Trade unions launched a joint legal action against the new regulations in September 2022. They argued that the changes are unlawful because ministers failed to consult unions and they violate fundamental trade union rights protected in law.

The government claims a 2015 consultation on the removal of regulations preventing agency staff from covering strikes is sufficient to support the 2022 changes.

Michael Ford KC, representing Unison, said a ‘reliance on seven-year old consultation is so unfair as to be unlawful’.

Strikers in Exeter, Devon on 1 May
Strikers in Exeter, Devon on 1 May Picture: Apex

Using agency workers to replace staff makes the right to strike an illusion, say unions

Unison said in a written statement to the court: ‘The replacement of strikers by agency labour has the potential to have a chilling effect, or render the right to strike illusory.’

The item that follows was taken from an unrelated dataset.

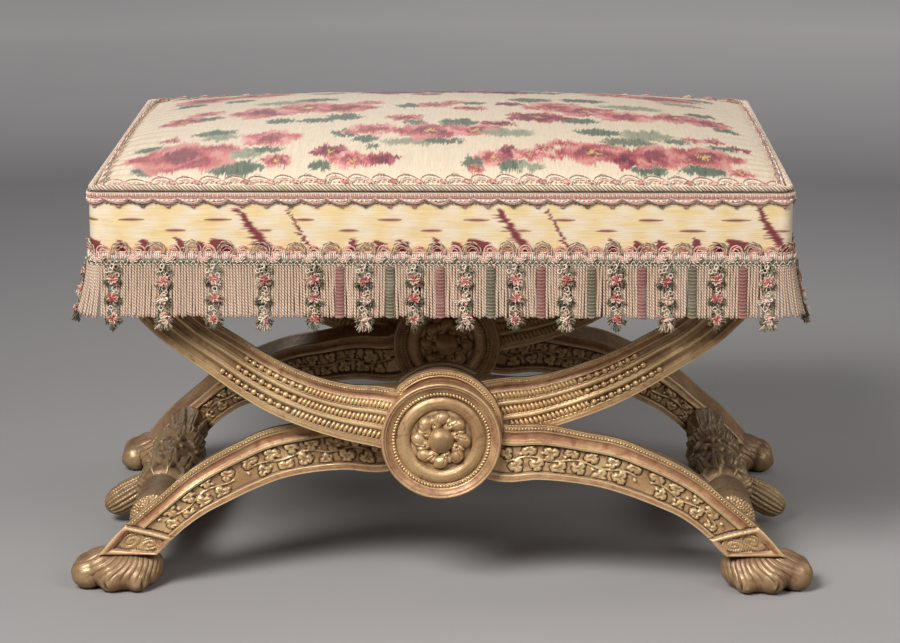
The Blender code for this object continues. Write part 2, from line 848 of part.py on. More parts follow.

The union argued the use of agency workers ‘defeats the very purpose of a strike, which is to place economic pressure on an employer’.

The RCN is due to ballot its members on further industrial action in England after nurses rejected the government’s latest pay offer.

During the past six months, for the first time in the RCN’s history nurses in England have taken strike action over poor pay and unsafe working conditions. Nurses in Wales and Northern Ireland also staged walkouts.

A spokesperson for the Department for Business, Energy and Industrial Strategy said it would not comment on an ongoing legal matter.